Directions » Review the lines that follow and copy each one that contains the word "points".

Task material »
+-------+
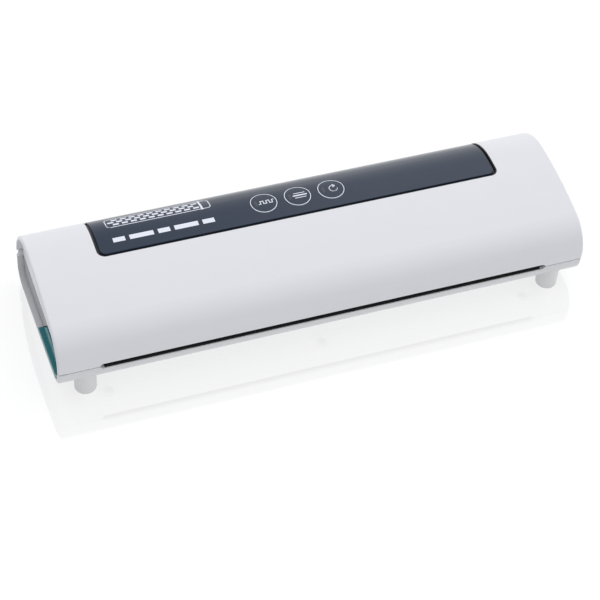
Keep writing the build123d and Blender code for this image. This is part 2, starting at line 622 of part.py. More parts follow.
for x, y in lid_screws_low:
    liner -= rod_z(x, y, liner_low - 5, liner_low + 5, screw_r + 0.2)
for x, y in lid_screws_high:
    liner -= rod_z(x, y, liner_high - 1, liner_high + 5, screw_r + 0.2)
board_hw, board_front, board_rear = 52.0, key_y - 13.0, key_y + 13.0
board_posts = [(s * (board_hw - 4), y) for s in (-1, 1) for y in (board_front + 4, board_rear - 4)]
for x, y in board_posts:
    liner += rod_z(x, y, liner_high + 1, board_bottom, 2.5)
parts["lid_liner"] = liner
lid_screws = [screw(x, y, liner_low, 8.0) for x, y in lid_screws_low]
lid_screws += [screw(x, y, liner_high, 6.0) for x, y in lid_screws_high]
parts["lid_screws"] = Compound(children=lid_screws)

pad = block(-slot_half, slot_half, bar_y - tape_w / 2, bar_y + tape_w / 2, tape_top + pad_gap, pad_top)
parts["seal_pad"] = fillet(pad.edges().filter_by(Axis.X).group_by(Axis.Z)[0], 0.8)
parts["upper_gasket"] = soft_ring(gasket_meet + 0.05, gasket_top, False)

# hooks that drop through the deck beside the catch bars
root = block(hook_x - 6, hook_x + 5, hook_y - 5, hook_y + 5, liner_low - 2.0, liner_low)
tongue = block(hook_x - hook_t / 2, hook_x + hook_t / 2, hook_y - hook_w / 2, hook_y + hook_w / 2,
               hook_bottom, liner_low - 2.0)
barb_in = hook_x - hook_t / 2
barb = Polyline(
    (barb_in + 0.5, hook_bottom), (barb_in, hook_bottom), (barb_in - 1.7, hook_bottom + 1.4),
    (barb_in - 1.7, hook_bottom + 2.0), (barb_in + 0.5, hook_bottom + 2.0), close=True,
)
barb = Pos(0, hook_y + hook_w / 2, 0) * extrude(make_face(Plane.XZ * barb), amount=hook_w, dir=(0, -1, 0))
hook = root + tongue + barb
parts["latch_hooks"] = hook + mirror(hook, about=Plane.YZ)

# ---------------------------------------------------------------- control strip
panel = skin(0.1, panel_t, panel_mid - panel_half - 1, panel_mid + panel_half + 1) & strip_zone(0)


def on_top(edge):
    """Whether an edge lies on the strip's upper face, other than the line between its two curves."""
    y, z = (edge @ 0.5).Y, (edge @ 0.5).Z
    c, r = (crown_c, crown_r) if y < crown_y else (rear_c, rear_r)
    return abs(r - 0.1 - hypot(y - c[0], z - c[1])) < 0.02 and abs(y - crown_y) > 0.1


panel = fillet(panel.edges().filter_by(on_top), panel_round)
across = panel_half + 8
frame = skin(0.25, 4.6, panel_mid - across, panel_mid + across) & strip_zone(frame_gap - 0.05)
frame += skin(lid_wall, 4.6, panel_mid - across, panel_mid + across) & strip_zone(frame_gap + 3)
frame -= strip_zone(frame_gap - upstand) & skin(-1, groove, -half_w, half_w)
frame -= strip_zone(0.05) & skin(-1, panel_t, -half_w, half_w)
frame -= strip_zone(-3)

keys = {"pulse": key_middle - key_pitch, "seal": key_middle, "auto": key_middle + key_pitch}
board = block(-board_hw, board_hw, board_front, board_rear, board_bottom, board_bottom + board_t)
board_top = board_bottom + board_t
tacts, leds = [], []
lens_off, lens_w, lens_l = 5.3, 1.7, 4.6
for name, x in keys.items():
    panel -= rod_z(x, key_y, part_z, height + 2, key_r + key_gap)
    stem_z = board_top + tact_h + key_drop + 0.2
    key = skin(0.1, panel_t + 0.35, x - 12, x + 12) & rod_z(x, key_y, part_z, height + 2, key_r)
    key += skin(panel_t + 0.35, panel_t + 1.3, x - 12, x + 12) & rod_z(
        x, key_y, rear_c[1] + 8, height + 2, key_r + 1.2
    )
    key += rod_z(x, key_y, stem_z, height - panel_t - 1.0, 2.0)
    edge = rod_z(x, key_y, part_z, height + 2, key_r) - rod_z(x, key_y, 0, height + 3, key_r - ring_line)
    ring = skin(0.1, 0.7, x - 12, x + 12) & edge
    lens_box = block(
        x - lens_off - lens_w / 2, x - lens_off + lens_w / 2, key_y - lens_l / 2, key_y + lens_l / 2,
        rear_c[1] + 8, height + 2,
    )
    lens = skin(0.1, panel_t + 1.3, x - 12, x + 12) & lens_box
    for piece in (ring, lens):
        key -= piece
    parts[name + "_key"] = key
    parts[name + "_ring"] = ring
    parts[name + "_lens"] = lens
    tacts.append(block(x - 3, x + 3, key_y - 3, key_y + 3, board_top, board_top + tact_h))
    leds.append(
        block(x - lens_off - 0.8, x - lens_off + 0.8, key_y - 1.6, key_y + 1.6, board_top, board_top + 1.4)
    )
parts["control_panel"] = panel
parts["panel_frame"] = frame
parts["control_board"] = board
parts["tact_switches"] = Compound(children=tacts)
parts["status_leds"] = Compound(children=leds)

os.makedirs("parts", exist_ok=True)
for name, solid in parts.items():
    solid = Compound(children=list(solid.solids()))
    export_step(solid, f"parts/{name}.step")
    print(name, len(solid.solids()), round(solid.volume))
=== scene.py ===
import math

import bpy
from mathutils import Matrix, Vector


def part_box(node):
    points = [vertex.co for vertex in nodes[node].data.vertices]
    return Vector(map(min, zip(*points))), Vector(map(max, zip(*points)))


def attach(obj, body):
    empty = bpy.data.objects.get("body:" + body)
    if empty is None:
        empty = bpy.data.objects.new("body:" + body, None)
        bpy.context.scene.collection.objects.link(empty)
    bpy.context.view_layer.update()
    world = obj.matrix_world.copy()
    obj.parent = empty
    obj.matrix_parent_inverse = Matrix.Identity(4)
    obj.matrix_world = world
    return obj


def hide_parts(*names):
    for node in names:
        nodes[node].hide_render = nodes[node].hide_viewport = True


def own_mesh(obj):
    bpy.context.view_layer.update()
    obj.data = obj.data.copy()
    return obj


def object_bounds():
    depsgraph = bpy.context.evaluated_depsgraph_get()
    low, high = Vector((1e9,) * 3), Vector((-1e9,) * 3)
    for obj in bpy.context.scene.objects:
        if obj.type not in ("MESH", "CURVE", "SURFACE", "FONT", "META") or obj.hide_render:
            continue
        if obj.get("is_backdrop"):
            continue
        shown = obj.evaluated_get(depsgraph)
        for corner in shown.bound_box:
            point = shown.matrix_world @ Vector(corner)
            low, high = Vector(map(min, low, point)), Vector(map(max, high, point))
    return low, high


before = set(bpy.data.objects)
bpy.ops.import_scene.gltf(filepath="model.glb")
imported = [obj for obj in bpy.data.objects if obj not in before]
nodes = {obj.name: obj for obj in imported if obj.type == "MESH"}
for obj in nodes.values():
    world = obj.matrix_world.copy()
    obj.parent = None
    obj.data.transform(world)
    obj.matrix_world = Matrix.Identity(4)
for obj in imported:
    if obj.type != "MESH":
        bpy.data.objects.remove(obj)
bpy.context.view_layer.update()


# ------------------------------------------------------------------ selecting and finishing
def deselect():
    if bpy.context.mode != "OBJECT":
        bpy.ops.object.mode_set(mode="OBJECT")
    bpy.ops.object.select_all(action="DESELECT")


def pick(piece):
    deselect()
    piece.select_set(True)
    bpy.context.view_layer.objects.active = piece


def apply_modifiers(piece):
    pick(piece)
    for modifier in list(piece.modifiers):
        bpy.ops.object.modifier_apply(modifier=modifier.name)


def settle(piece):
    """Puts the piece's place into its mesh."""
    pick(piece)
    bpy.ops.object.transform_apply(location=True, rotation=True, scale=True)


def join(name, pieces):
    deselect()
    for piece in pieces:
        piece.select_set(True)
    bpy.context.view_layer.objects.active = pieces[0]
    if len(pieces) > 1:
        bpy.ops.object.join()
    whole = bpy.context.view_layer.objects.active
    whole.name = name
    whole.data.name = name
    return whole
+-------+
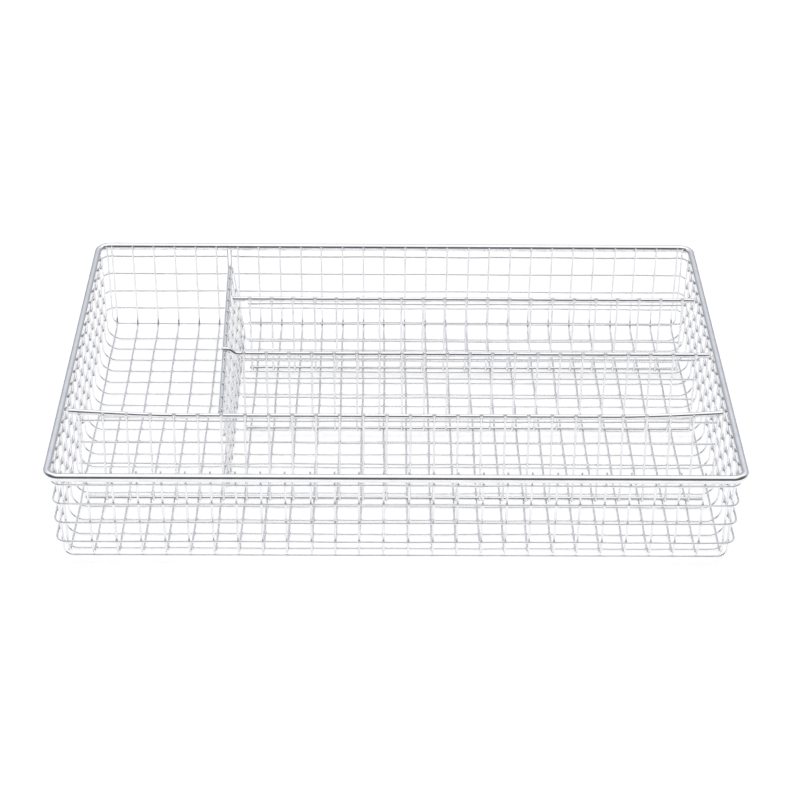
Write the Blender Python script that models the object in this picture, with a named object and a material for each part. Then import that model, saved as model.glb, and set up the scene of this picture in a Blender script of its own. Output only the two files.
+-------+
Complete response »
    points = [vertex.co for vertex in nodes[node].data.vertices]
    return Vector(map(min, zip(*points))), Vector(map(max, zip(*points)))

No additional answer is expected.